■ **Your instructions**:
Return the material below in full and exactly.
* START *
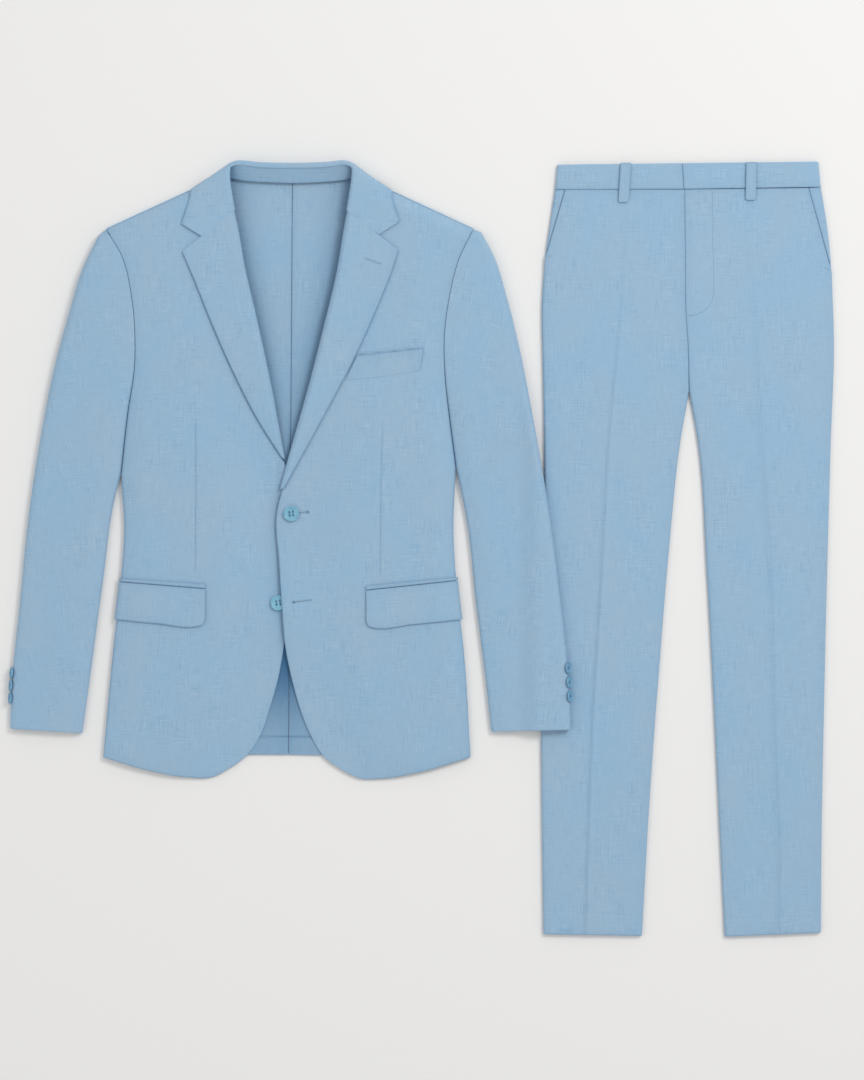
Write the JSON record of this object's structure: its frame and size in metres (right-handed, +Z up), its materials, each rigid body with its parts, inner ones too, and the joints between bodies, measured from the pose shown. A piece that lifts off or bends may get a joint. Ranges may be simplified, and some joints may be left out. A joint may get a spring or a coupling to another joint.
{
  "type": "two-piece suit",
  "caption": "Single-breasted notch-lapel jacket with flap pockets, laid flat on its back beside plain-front trousers with belt loops; one sleeve lies over a leg.",
  "frame": {"origin": "centre of the bounding box in plan, on the surface that the suit lies on", "axes": "+Z up out of the surface that the suit lies on; +Y towards the collar and the waistband; +X towards the wearer's left, from the jacket to the trousers"},
  "size_m": [1.0668, 1.0006, 0.0239],
  "materials": {
    "cloth": "light-blue slubby linen, matt",
    "button": "blue, satin, dished inside a raised rim"
  },
  "bodies": {
    "root": {"belt_loop_left": "cloth", "belt_loop_right": "cloth", "chest_welt": "cloth", "collar": "cloth", "collar_stand": "cloth", "cuff_button_left_1": "button", "cuff_button_left_2": "button", "cuff_button_left_3": "button", "cuff_button_right_1": "button", "cuff_button_right_2": "button", "cuff_button_right_3": "button", "front_button_lower": "button", "front_button_upper": "button", "hip_flap_left": "cloth", "hip_flap_right": "cloth", "hip_jet_left": "cloth", "hip_jet_right": "cloth", "jacket_back_left": "cloth", "jacket_back_right": "cloth", "jacket_front_left": "cloth", "jacket_front_right": "cloth", "jacket_side_body_left": "cloth", "jacket_side_body_right": "cloth", "lapel_left": "cloth", "lapel_right": "cloth", "pocket_facing_left": "cloth", "pocket_facing_right": "cloth", "sleeve_top_left": "cloth", "sleeve_top_right": "cloth", "sleeve_under_left": "cloth", "sleeve_under_right": "cloth", "trousers_back_left": "cloth", "trousers_back_right": "cloth", "trousers_front_left": "cloth", "trousers_front_right": "cloth", "waistband_back": "cloth", "waistband_front_left": "cloth", "waistband_front_right": "cloth"}
  },
  "joints": []
}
* END *
■ **Exercise response**:
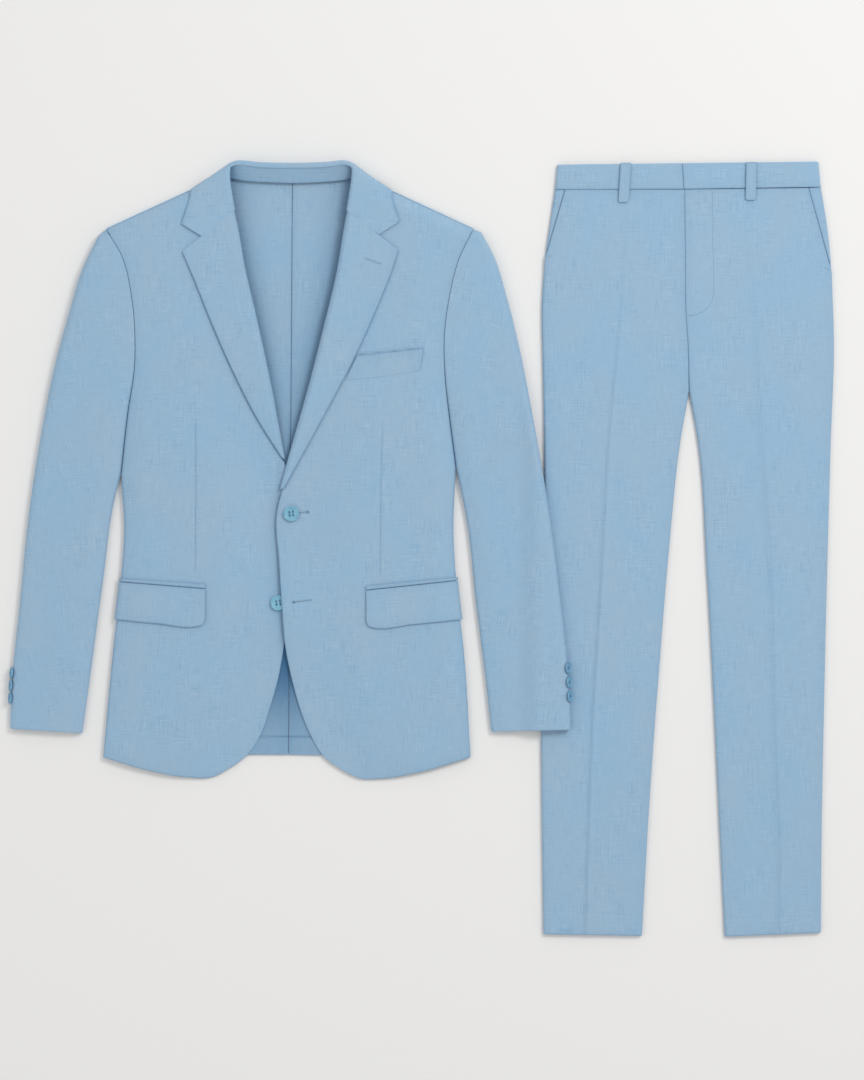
Write the JSON record of this object's structure: its frame and size in metres (right-handed, +Z up), its materials, each rigid body with its parts, inner ones too, and the joints between bodies, measured from the pose shown. A piece that lifts off or bends may get a joint. Ranges may be simplified, and some joints may be left out. A joint may get a spring or a coupling to another joint.
{
  "type": "two-piece suit",
  "caption": "Single-breasted notch-lapel jacket with flap pockets, laid flat on its back beside plain-front trousers with belt loops; one sleeve lies over a leg.",
  "frame": {"origin": "centre of the bounding box in plan, on the surface that the suit lies on", "axes": "+Z up out of the surface that the suit lies on; +Y towards the collar and the waistband; +X towards the wearer's left, from the jacket to the trousers"},
  "size_m": [1.0668, 1.0006, 0.0239],
  "materials": {
    "cloth": "light-blue slubby linen, matt",
    "button": "blue, satin, dished inside a raised rim"
  },
  "bodies": {
    "root": {"belt_loop_left": "cloth", "belt_loop_right": "cloth", "chest_welt": "cloth", "collar": "cloth", "collar_stand": "cloth", "cuff_button_left_1": "button", "cuff_button_left_2": "button", "cuff_button_left_3": "button", "cuff_button_right_1": "button", "cuff_button_right_2": "button", "cuff_button_right_3": "button", "front_button_lower": "button", "front_button_upper": "button", "hip_flap_left": "cloth", "hip_flap_right": "cloth", "hip_jet_left": "cloth", "hip_jet_right": "cloth", "jacket_back_left": "cloth", "jacket_back_right": "cloth", "jacket_front_left": "cloth", "jacket_front_right": "cloth", "jacket_side_body_left": "cloth", "jacket_side_body_right": "cloth", "lapel_left": "cloth", "lapel_right": "cloth", "pocket_facing_left": "cloth", "pocket_facing_right": "cloth", "sleeve_top_left": "cloth", "sleeve_top_right": "cloth", "sleeve_under_left": "cloth", "sleeve_under_right": "cloth", "trousers_back_left": "cloth", "trousers_back_right": "cloth", "trousers_front_left": "cloth", "trousers_front_right": "cloth", "waistband_back": "cloth", "waistband_front_left": "cloth", "waistband_front_right": "cloth"}
  },
  "joints": []
}